» Goal
Write out the full listing again, exactly as it stands.

» Material
..........

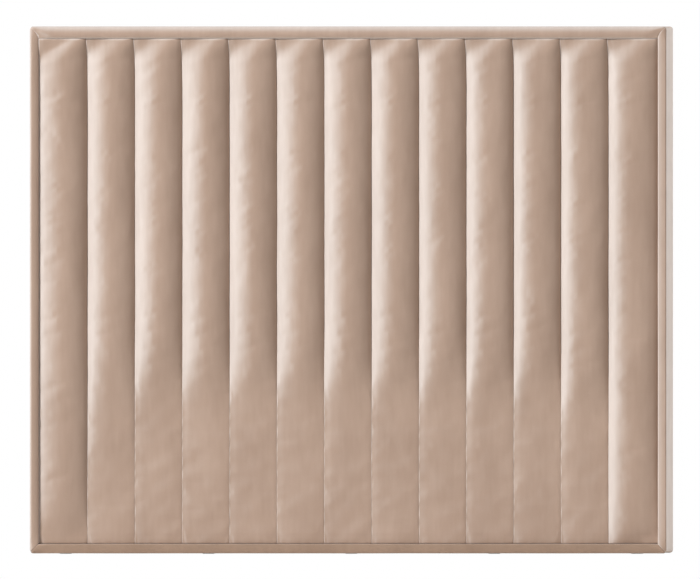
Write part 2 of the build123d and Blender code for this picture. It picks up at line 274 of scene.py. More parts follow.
def channel_surface(channel, columns, rows):
    """Grids of x, z and height in front of the seams for one channel, from its left to its right seam:
    a chord, an arc over it, a quick rise beside both seams, a fall to the right and a lifted head."""
    low_z, high_z = cover_low.z, cover_high.z
    unit_x = spread(0.0, 1.0, PACKED / CHANNEL_WIDTH, columns)
    z = spread(low_z, high_z, END_ROLL, rows)[:, None] + 0 * unit_x[None, :]
    left = seams[channel] + SEAM_GAP / 2 + seam_wander(channel, z[:, :1])
    right = seams[channel + 1] - SEAM_GAP / 2 + seam_wander(channel + 1, z[:, :1])
    x = left + unit_x * (right - left)
    half = (right - left) / 2
    across = (x - left) / (right - left)
    from_side = np.minimum(x - left, right - x)
    share = padding_share(channel, z + FADE_SKEW * (SKEW_MIDDLE - unit_x[None, :]))
    rise = FLAT_CROWN + share * (crown - FLAT_CROWN)
    pull = FLAT_PULL + share * (FULL_PULL - FLAT_PULL)
    chord = FIRST_RISE * (channel == 0) * (1 - across)
    side_pull = SIDE_PULLS[channel] * share
    sag = np.maximum(rise - pull - SIDE_PULL_AT_CREST * side_pull - chord / 2, LEAST_SAG)
    bowed = across + CREST_SHIFTS[channel] * across * (1 - across) ** 2
    near = from_side / np.where(across < 0.5, LEFT_REACH, RIGHT_REACH)
    height = chord + arc_height((2 * bowed - 1) * half, half, sag) + pull * (1 - np.exp(-(near**2)))
    height = height + side_pull * (1 - np.exp((x - right) / SIDE_REACH) - (1 - across) ** 2)
    lift = HEAD_LIFT * (1 - head_share(z)) * (1 - chord / crown)
    height = height + lift - margin_line(high_z - HEAD_TUCKED - z) - margin_line(z - low_z)
    if channel == CHANNELS - 1:
        height = height - margin_line(right - x)
    return x, z, height, from_side, np.minimum(z - low_z, high_z - z), share


sample = channel_surface(CHANNELS // 2, 9, 9)[2]
print("the middle channel rises", round(float(sample.max()) * 1000, 1), "mm over its seams")


# %% [markdown]
# ## Letting the cloth settle
# A padded strip is cloth that is held at its seams and pushed out by foam, and the small unevenness
# that this leaves is hard to draw by hand. So a coarse net of every strip goes through one cloth
# simulation: sewn down along its edges, cut a little too large, and pushed out where there is a pad.
# About a third of the difference that it makes is kept, softly held under a millimetre, and laid over
# the fine grid, because the real cover is laminated to a scrim and hardly wrinkles.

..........

» Answer in full
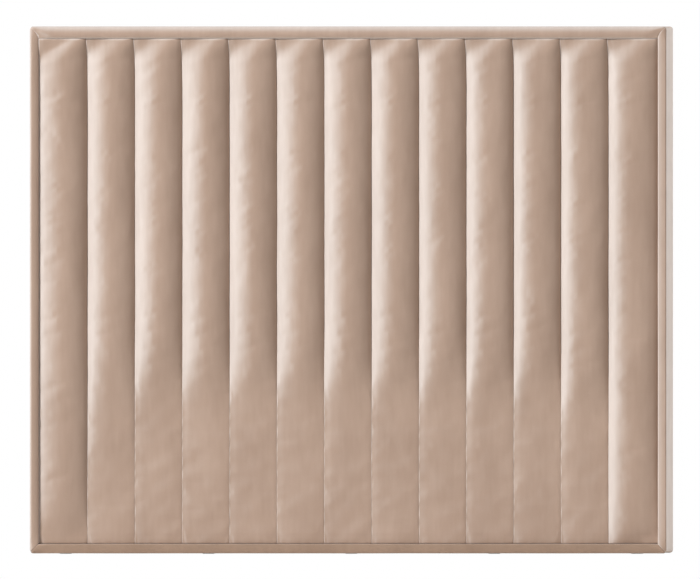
Write part 2 of the build123d and Blender code for this picture. It picks up at line 274 of scene.py. More parts follow.
def channel_surface(channel, columns, rows):
    """Grids of x, z and height in front of the seams for one channel, from its left to its right seam:
    a chord, an arc over it, a quick rise beside both seams, a fall to the right and a lifted head."""
    low_z, high_z = cover_low.z, cover_high.z
    unit_x = spread(0.0, 1.0, PACKED / CHANNEL_WIDTH, columns)
    z = spread(low_z, high_z, END_ROLL, rows)[:, None] + 0 * unit_x[None, :]
    left = seams[channel] + SEAM_GAP / 2 + seam_wander(channel, z[:, :1])
    right = seams[channel + 1] - SEAM_GAP / 2 + seam_wander(channel + 1, z[:, :1])
    x = left + unit_x * (right - left)
    half = (right - left) / 2
    across = (x - left) / (right - left)
    from_side = np.minimum(x - left, right - x)
    share = padding_share(channel, z + FADE_SKEW * (SKEW_MIDDLE - unit_x[None, :]))
    rise = FLAT_CROWN + share * (crown - FLAT_CROWN)
    pull = FLAT_PULL + share * (FULL_PULL - FLAT_PULL)
    chord = FIRST_RISE * (channel == 0) * (1 - across)
    side_pull = SIDE_PULLS[channel] * share
    sag = np.maximum(rise - pull - SIDE_PULL_AT_CREST * side_pull - chord / 2, LEAST_SAG)
    bowed = across + CREST_SHIFTS[channel] * across * (1 - across) ** 2
    near = from_side / np.where(across < 0.5, LEFT_REACH, RIGHT_REACH)
    height = chord + arc_height((2 * bowed - 1) * half, half, sag) + pull * (1 - np.exp(-(near**2)))
    height = height + side_pull * (1 - np.exp((x - right) / SIDE_REACH) - (1 - across) ** 2)
    lift = HEAD_LIFT * (1 - head_share(z)) * (1 - chord / crown)
    height = height + lift - margin_line(high_z - HEAD_TUCKED - z) - margin_line(z - low_z)
    if channel == CHANNELS - 1:
        height = height - margin_line(right - x)
    return x, z, height, from_side, np.minimum(z - low_z, high_z - z), share


sample = channel_surface(CHANNELS // 2, 9, 9)[2]
print("the middle channel rises", round(float(sample.max()) * 1000, 1), "mm over its seams")


# %% [markdown]
# ## Letting the cloth settle
# A padded strip is cloth that is held at its seams and pushed out by foam, and the small unevenness
# that this leaves is hard to draw by hand. So a coarse net of every strip goes through one cloth
# simulation: sewn down along its edges, cut a little too large, and pushed out where there is a pad.
# About a third of the difference that it makes is kept, softly held under a millimetre, and laid over
# the fine grid, because the real cover is laminated to a scrim and hardly wrinkles.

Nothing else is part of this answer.